[WORK TO DO]
Will you quote precisely the lines that run from the top of the material below to the line containing "return largest(seat)", both ends included?
┌──
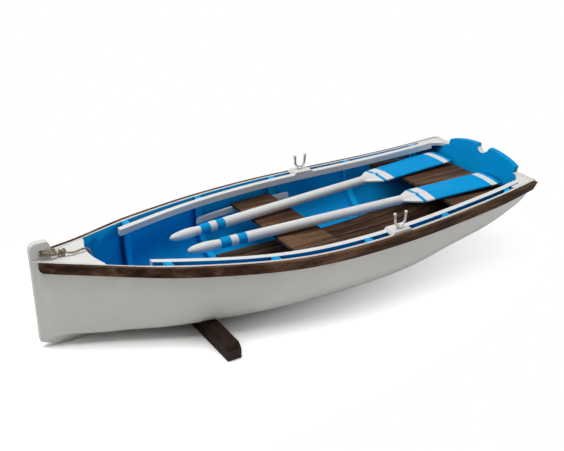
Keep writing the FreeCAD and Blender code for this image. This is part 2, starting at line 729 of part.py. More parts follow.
# The stern seat has a hollow forward edge and meets the transom
def build_stern_seat():
    low = seat_top - seat_thickness
    wide = half_beam + overrun
    plan_z = low
    curve = Part.Arc(Vector(along(seat_side_setback), -half_beam, plan_z),
                     Vector(along(seat_centre_setback), 0, plan_z),
                     Vector(along(seat_side_setback), half_beam, plan_z))
    back = along(boat_length + overrun)
    corners = [Vector(along(seat_side_setback), half_beam, plan_z), Vector(back, half_beam, plan_z),
               Vector(back, -half_beam, plan_z), Vector(along(seat_side_setback), -half_beam, plan_z)]
    edges = [curve.toShape()]
    edges += [Part.LineSegment(a, b).toShape() for a, b in zip(corners, corners[1:])]
    plan = Part.Face(Part.Wire(edges)).extrude(Vector(0, 0, seat_thickness))
    seat = inner.common(plan).cut(abaft_board)
    setback = boat_length * rib_setback_shares["stern"]
    stern_rib = slab(setback - rib_width / 2, setback + rib_width / 2, lowest, highest)
    seat = seat.cut(rib_ring.common(stern_rib))
    return largest(seat)


formed("stern_seat", build_stern_seat())

# Floorboards lie on the ribs and follow the rise of the bottom aft
above_boards = hull_solid(plank + board_thickness, on_ribs=True)
board_layer = behind_ribs.cut(above_boards)
board_zone = slab(board_setback, board_setback + board_length, 0, riser_top - riser_height)
board_layer = board_layer.common(board_zone)
pitch = board_width + board_gap
for side, name in side_names.items():
    for number in range(3):
        start = board_gap / 2 + number * pitch
        corner = Vector(-boat_length, start if side > 0 else -start - board_width, -overrun)
        strip = Part.makeBox(2 * boat_length, board_width, highest, corner)
        formed(f"floorboard_{name}_{number + 1}", largest(board_layer.common(strip)))

# Rowlock blocks fill the space between inwale and plank, with a pad over both, bored for the pins
block_top = sheer_height(rowlock_setback) + block_rise
pin_offset = sheer_breadth(rowlock_setback) - plank - rib_depth(rowlock_setback) / 2
block_front = rowlock_setback - block_length / 2
block_back = rowlock_setback + block_length / 2
block_zone = slab(block_front, block_back, block_top - block_height, block_top)
pad_zone = slab(block_front, block_back, block_top - pad_depth, block_top)
for side, name in side_names.items():
    block = inner.cut(behind_ribs).common(block_zone)
    pad = outer.cut(behind_inwales).common(pad_zone)
    block = one_side(block.fuse(pad).removeSplitter(), side).cut(plankings[name]).cut(inwales[name])
    for end, inward in ((block_front, block_slope), (block_back, -block_slope)):
        corner = [Vector(along(end), -half_beam, block_top),
                  Vector(along(end + inward), -half_beam, block_top),
                  Vector(along(end), -half_beam, block_top - block_rise)]
        block = block.cut(prism(corner, Vector(0, 2 * half_beam, 0)))
    bore = Part.makeCylinder(pin_radius + pin_clearance, block_height + overrun,
                             Vector(along(rowlock_setback), side * pin_offset,
                                    block_top - block_height - overrun / 2), Vector(0, 0, 1))
    formed(f"rowlock_block_{name}", largest(block.cut(bore)))


# A rowlock: a pin, a collar and a crutch of round section with a ball on each horn
def build_rowlock(side):
    x = along(rowlock_setback)
    y = side * pin_offset
    base = block_top + collar_gap
    up = Vector(0, 0, 1)
    pin = Part.makeCylinder(pin_radius, pin_length + collar_height, Vector(x, y, base - pin_length), up)
    collar = Part.makeCylinder(collar_radius, collar_height, Vector(x, y, base), up)
    middle_radius = horn_inner + horn_radius
    centre = base + collar_height + horn_seat + middle_radius
    hub = Vector(x, y, centre)
    lean = math.atan(horn_flare / horn_height)
    first = hub - Vector(math.cos(lean), 0, math.sin(lean)) * middle_radius
    ring = Part.Face(Part.Wire(Part.makeCircle(horn_radius, first, Vector(-math.sin(lean), 0, math.cos(lean)))))
    crutch = ring.revolve(hub, Vector(0, -1, 0), 180 - 2 * math.degrees(lean))
    parts = [pin, collar]
    for end in (1, -1):
        low = hub + Vector(end * math.cos(lean), 0, -math.sin(lean)) * middle_radius
        rise = Vector(end * math.sin(lean), 0, math.cos(lean))
        parts.append(Part.makeCylinder(horn_radius, horn_height, low, rise))
        parts.append(Part.makeSphere(horn_ball, low + rise * horn_height))
    return crutch.fuse(parts)


for side, name in side_names.items():
    formed(f"rowlock_{name}", largest(build_rowlock(side)))
crutch_centre = block_top + collar_gap + collar_height + horn_seat + horn_inner + horn_radius
print(f"pin at y {pin_offset:.4f}, block top {block_top:.4f}, crutch centre {crutch_centre:.4f}")
print(f"sheer at the stern {stern_sheer:.4f}")


# Swell of an oar's handle, as shares of its length and of its thickest radius
grip_swell_shares = [(0.22, 0.95), (0.45, 1), (0.75, 0.84), (0.93, 0.55)]


def lens(x, half, thickness, edge):
    """A blade's section across the oar: two bowed faces between thin edges."""
    corners = [Vector(x, -half, -edge / 2), Vector(x, half, -edge / 2),
               Vector(x, half, edge / 2), Vector(x, -half, edge / 2)]
    edges = [
        Part.Arc(corners[0], Vector(x, 0, -thickness / 2), corners[1]).toShape(),
        Part.LineSegment(corners[1], corners[2]).toShape(),
        Part.Arc(corners[2], Vector(x, 0, thickness / 2), corners[3]).toShape(),
        Part.LineSegment(corners[3], corners[0]).toShape(),
    ]
    return Part.Wire(edges)


# An oar along +X from its blade's tip, with its handle at the far end, lying at the origin
def build_oar():
    grip_start = oar_length - grip_length
    fade_start = blade_length - blade_fade
    outline = [
        Vector(fade_start, 0, 0),
        Vector(fade_start, 0, blade_thickness / 2),
        Vector(blade_length, 0, shaft_end_radius),
        Vector(grip_start - shaft_shoulder, 0, shaft_radius),
        Vector(grip_start, 0, grip_neck_radius),
    ]
    edges = [Part.LineSegment(a, b).toShape() for a, b in zip(outline, outline[1:])]
    swell = [Vector(grip_start + grip_length * run, 0, grip_radius * out) for run, out in grip_swell_shares]
    grip = Part.BSplineCurve()
    grip.interpolate([outline[-1]] + swell + [Vector(oar_length, 0, grip_end_radius)])
    end = Vector(oar_length, 0, 0)
    edges += [grip.toShape(), Part.LineSegment(Vector(oar_length, 0, grip_end_radius), end).toShape(),
              Part.LineSegment(end, outline[0]).toShape()]
    shaft = Part.Face(Part.Wire(edges)).revolve(Vector(0, 0, 0), Vector(1, 0, 0), 360)
    sections = [
        lens(0, blade_width / 2, blade_thickness, blade_edge),
        lens(blade_length - blade_flare, blade_root_width / 2, blade_thickness, blade_edge),
        lens(blade_length, shaft_end_radius - blade_edge / 2, blade_thickness, blade_edge),
    ]
    blade = Part.makeLoft(sections, True, True)
    return shaft.fuse(blade)


def lay_oar(name, grip_offset, tip_offset, tip_setback):
    """Lay an oar on the thwart and the stern seat, with its blade aft."""
    obj = formed(f"oar_{name}", largest(build_oar()))
    at_thwart = thwart_top + rest_clearance + shaft_radius
    at_seat = seat_top + rest_clearance + blade_thickness / 2
    rise = (at_thwart - at_seat) / (seat_centre_setback - thwart_setback)
    swing = math.atan2(grip_offset - tip_offset, oar_length)
    pitch_angle = math.atan(rise)
    tip_height = at_seat - rise * (tip_setback - seat_centre_setback)
    turn = Rotation(Vector(0, 0, 1), math.degrees(swing))
    tilt = Rotation(Vector(0, 1, 0), -math.degrees(pitch_angle))
    obj.Placement = Placement(Vector(along(tip_setback), tip_offset, tip_height), turn.multiply(tilt))
    return obj


lay_oar("port", port_grip_offset, port_tip_offset, port_tip_setback)
lay_oar("starboard", -starboard_grip_offset, -starboard_tip_offset, starboard_tip_setback)


# Stand bar: halved with the keel, hollowed to the hull's bottom, top corners chamfered
def build_bar():
    bar = slab(bar_setback, bar_setback + bar_width, 0, bar_height, bar_half_length)
    for side in (1, -1):
        end = side * bar_half_length
        corner = [
            Vector(-boat_length, end, bar_height),
            Vector(-boat_length, end - side * bar_chamfer, bar_height),
            Vector(-boat_length, end, bar_height - bar_chamfer),
        ]
        bar = bar.cut(prism(corner, Vector(2 * boat_length, 0, 0)))
    lap = slab(bar_setback - overrun, bar_setback + bar_width + overrun, lap_depth, bar_height, half_keel)
    return largest(bar.cut(outer).cut(lap))


formed("stand_bar", build_bar())

# Painter: a loop through the stem's hole, a knot, and the rope's run over the breasthook

def rounded_path(points):
    """Straight runs joined by tangent arcs, as large as the runs beside them allow."""
    edges = []
    start = points[0]
    for index in range(1, len(points) - 1):
        corner = points[index]
        back = points[index - 1] - corner
        ahead = points[index + 1] - corner
        turn = math.pi - back.getAngle(ahead)
        reach = min(back.Length, ahead.Length) * arc_share
        radius = reach / math.tan(turn / 2)
        print(f"painter bend {index}: radius {radius:.2f} mm, turn {math.degrees(turn):.0f} degrees")
        first = corner + back.normalize() * reach
        final = corner + ahead.normalize() * reach
        bisector = (back + ahead).normalize()
        middle_reach = radius / math.cos(turn / 2) - radius
        edges.append(Part.LineSegment(start, first).toShape())
        edges.append(Part.Arc(first, corner + bisector * middle_reach, final).toShape())
        start = final
    edges.append(Part.LineSegment(start, points[-1]).toShape())
    return Part.Wire(edges)


def cord_tube(points):
    """A cord's solid along its route, with its volume compared with section times length."""
    path = rounded_path(points)
    run = (points[1] - points[0]).normalize()
    ring = Part.Wire(Part.makeCircle(cord_radius, points[0], run))
    tube = path.makePipeShell([ring], True, True, 2)
    ideal = math.pi * cord_radius ** 2 * path.Length
    print(f"painter length {path.Length:.1f} mm, volume share {tube.Volume / ideal:.3f}")
    return tube


# Share of the shorter run that an arc takes on each side of its point
arc_share = 0.45
painter_route = [
    Vector(110.6, 1.0, 42.1),
    Vector(108.2, 1.1, 41.4),
    Vector(105.4, 0.0, 41.1),
    Vector(101.9, -1.3, 41.1),
    Vector(99.7, -1.6, 39.6),
    Vector(99.3, -1.2, 35.8),
    Vector(99.6, -0.4, 30.5),
    Vector(100.3, 0.4, 23.5),
    Vector(100.2, 0.8, 16.5),
    Vector(98.6, 0.8, 10.8),
    Vector(94.4, 0.2, 7.0),
    Vector(88.6, 0.6, 6.1),
    Vector(82.8, 2.2, 6.05),
    Vector(79.0, 5.4, 6.5),
]
loop_route = [
    Vector(114.6, 0.9, 43.0),
    Vector(117.4, 2.9, 43.9),
    Vector(120.9, 2.9, 44.6),
    Vector(120.9, -2.9, 44.6),
    Vector(117.4, -2.9, 43.9),
    Vector(114.6, -0.9, 43.0),
]
formed("painter", cord_tube(painter_route))
loop_lift = Vector(0, 0, loop_spread)
loops = [cord_tube([point + loop_lift * way for point in loop_route]) for way in (1, -1)]
formed("painter_loop", Part.makeCompound(loops))
knot = doc.addObject("Part::Ellipsoid", "Knot")
knot.setExpression("Radius1", "Sizes.knot_width / 2")
knot.setExpression("Radius2", "Sizes.knot_length / 2")
knot.setExpression("Radius3", "Sizes.knot_width / 2")
knot.Placement = Placement(Vector(along(knot_setback), knot_offset, knot_height), Rotation())
keep(knot, "painter_knot")

doc.recompute()
failed = [obj.Name for obj in doc.Objects if "Invalid" in obj.State or "Error" in obj.State]
for obj in sub_parts:
    if obj.Shape.isNull() or not obj.Shape.isValid():
        failed.append(obj.Label)
if failed:
    raise RuntimeError("failed: " + ", ".join(failed))

os.makedirs("parts", exist_ok=True)
for obj in sub_parts:
    obj.Shape.exportStep(os.path.join("parts", obj.Label + ".step"))
    box = obj.Shape.BoundBox
    print(f"{obj.Label}: {obj.Shape.Volume:.1f} mm3, {len(obj.Shape.Solids)} solid, "
          f"x {box.XMin:.1f} {box.XMax:.1f} y {box.YMin:.1f} {box.YMax:.1f} z {box.ZMin:.1f} {box.ZMax:.1f}")
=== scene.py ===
import json
import math
import bmesh
import bpy
from mathutils import Matrix, Quaternion, Vector


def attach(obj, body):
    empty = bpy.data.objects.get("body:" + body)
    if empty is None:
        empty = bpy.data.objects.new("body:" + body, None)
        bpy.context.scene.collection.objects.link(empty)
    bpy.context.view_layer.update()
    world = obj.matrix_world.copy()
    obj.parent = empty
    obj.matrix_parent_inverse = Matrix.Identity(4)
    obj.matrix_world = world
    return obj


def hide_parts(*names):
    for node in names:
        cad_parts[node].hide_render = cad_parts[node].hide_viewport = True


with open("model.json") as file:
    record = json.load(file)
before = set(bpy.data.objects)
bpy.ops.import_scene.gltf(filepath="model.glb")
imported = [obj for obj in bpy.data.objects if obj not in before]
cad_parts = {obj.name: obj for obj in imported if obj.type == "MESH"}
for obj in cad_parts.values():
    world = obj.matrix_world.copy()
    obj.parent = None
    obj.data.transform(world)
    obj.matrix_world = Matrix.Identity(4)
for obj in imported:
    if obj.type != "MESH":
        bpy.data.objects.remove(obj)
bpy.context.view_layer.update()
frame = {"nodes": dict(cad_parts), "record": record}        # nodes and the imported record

# Painted wooden scale model of a rowing boat, metres, +X to the bow, +Y to port
scene = bpy.context.scene
mm = 0.001
sides = {"port": 1, "starboard": -1}
record = frame["record"]
bodyOf = {node: body for body, group in record["behaviour"]["bodies"].items() for node in group}

# Camera, at the photograph's own viewing angle
photoCamera = {
    "place": (0.2020, 0.3254, 0.2085),
    "yaw": 31.24,         # degrees that the view turns from aft to starboard
    "pitch": 25.29,       # degrees below level
    "roll": 0.23,
    "sensor": 36,         # width in mm, as the lens is
    "lens": 55.69,
    "nearest": 0.01,
}


def makeCamera(setup):
    yaw = math.radians(setup["yaw"])
    pitch = math.radians(setup["pitch"])
    level = math.cos(pitch)
    look = Vector((-math.sin(yaw) * level, -math.cos(yaw) * level, -math.sin(pitch)))
    right = Vector((-math.cos(yaw), math.sin(yaw), 0))
    up = (-look).cross(right)
    turn = Matrix((right, up, -look)).transposed().to_4x4()
    roll = Matrix.Rotation(math.radians(setup["roll"]), 4, "Z")
    camera = bpy.data.objects.new("photoCamera", bpy.data.cameras.new("photoCamera"))
    camera.data.sensor_width = setup["sensor"]
    camera.data.lens = setup["lens"]
    camera.data.clip_start = setup["nearest"]
    camera.matrix_world = Matrix.Translation(setup["place"]) @ turn @ roll
    scene.collection.objects.link(camera)
    scene.camera = camera


makeCamera(photoCamera)
print("camera set")

# Sockets of a Mix node that mixes colours
mixInputs = (6, 7)
mixed = 2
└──
[TASK OUTPUT]
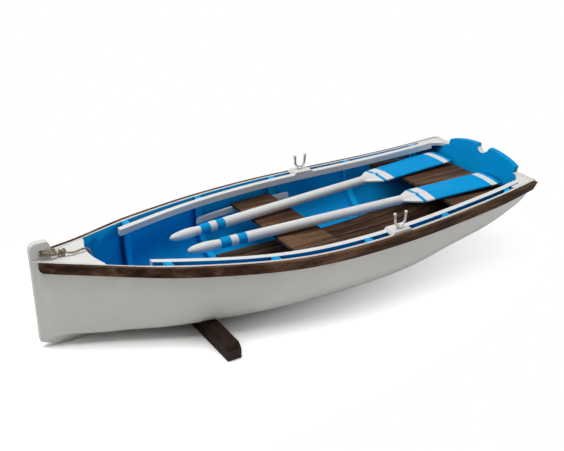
Keep writing the FreeCAD and Blender code for this image. This is part 2, starting at line 729 of part.py. More parts follow.
# The stern seat has a hollow forward edge and meets the transom
def build_stern_seat():
    low = seat_top - seat_thickness
    wide = half_beam + overrun
    plan_z = low
    curve = Part.Arc(Vector(along(seat_side_setback), -half_beam, plan_z),
                     Vector(along(seat_centre_setback), 0, plan_z),
                     Vector(along(seat_side_setback), half_beam, plan_z))
    back = along(boat_length + overrun)
    corners = [Vector(along(seat_side_setback), half_beam, plan_z), Vector(back, half_beam, plan_z),
               Vector(back, -half_beam, plan_z), Vector(along(seat_side_setback), -half_beam, plan_z)]
    edges = [curve.toShape()]
    edges += [Part.LineSegment(a, b).toShape() for a, b in zip(corners, corners[1:])]
    plan = Part.Face(Part.Wire(edges)).extrude(Vector(0, 0, seat_thickness))
    seat = inner.common(plan).cut(abaft_board)
    setback = boat_length * rib_setback_shares["stern"]
    stern_rib = slab(setback - rib_width / 2, setback + rib_width / 2, lowest, highest)
    seat = seat.cut(rib_ring.common(stern_rib))
    return largest(seat)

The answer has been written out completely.